Reinforce the center by cutting a short, thin strip of green crepe paper (or use floral wire); apply glue to one side, and wrap one end around the base of the ball; then wrap it straight around the twisted section of the crepe paper a couple of times, and then wrap it at a diagonal to about 3/4 inch beyond the crepe paper. Cut away excess.

From here you can expand on the center by wrapping a strip of fringed paper or a calyx shape around the center, gluing in place along the bottom edge.


For a fringed center (as for a poppy), cut the crepe paper into a strip across the grain (it should be wide enough to extend above the ball a bit, as well as wrap around to the bottom). Stretch the strip fully for a fine fringe and less so for a coarse one. Fold the strip in half, end to end, and cut a fringe in one long side. Wrap it around the flower center, gluing the uncut side to the center ball.

Attaching Petals

To attach your first petal, glue the inside bottom edge to the base of your flower center (since this is the inner ring, the level at which you place the petal will determine how much of the center is showing on this flower; each subsequent row will travel down the ball toward the stem). Attach the next petal on the same level so that it slightly overlaps the first, beside it. Continue around the flower. If you want a second ring of petals, choose larger shapes and glue them slightly below the level of the first ring.

Glue a short 1/2-inch-wide strip of green crepe paper around the base of the petals to cover any raw edges.

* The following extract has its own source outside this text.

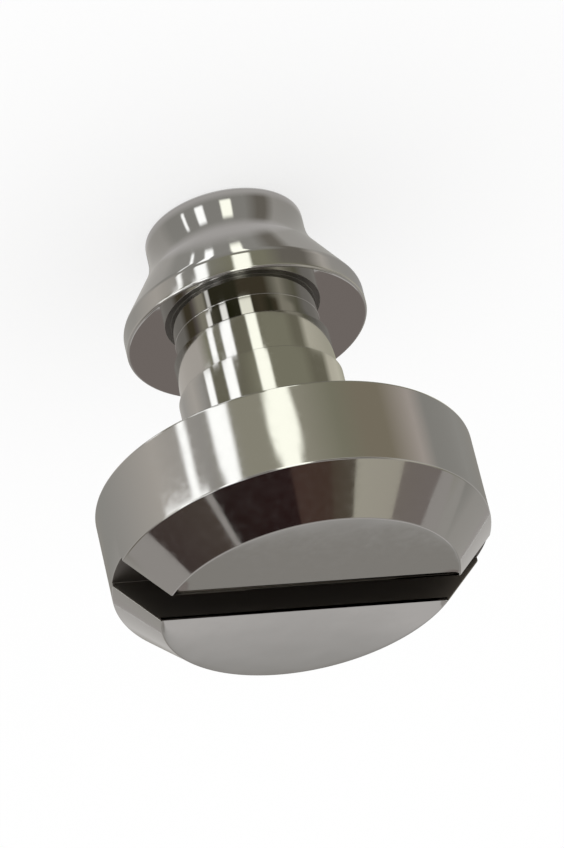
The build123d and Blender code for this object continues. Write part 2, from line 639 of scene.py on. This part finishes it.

If you like, add some sheath shapes cut from green crepe paper for a realistic base for your flower.

Wrapping the Wire Stems

To cover the stems, cut long strips of green crepe paper, 1/2-inch-wide, across the grain, or use green floral tape.

Apply glue to the outside of the flower base. Tightly wrap the end of a crepe-paper strip around it 2 or 3 times, then wind it around the wire stem, stretching slightly. Just before the bottom of the stem, apply glue to the back of the strip, and twist tightly to wire, twisting to about 1 inch beyond the end of the stem.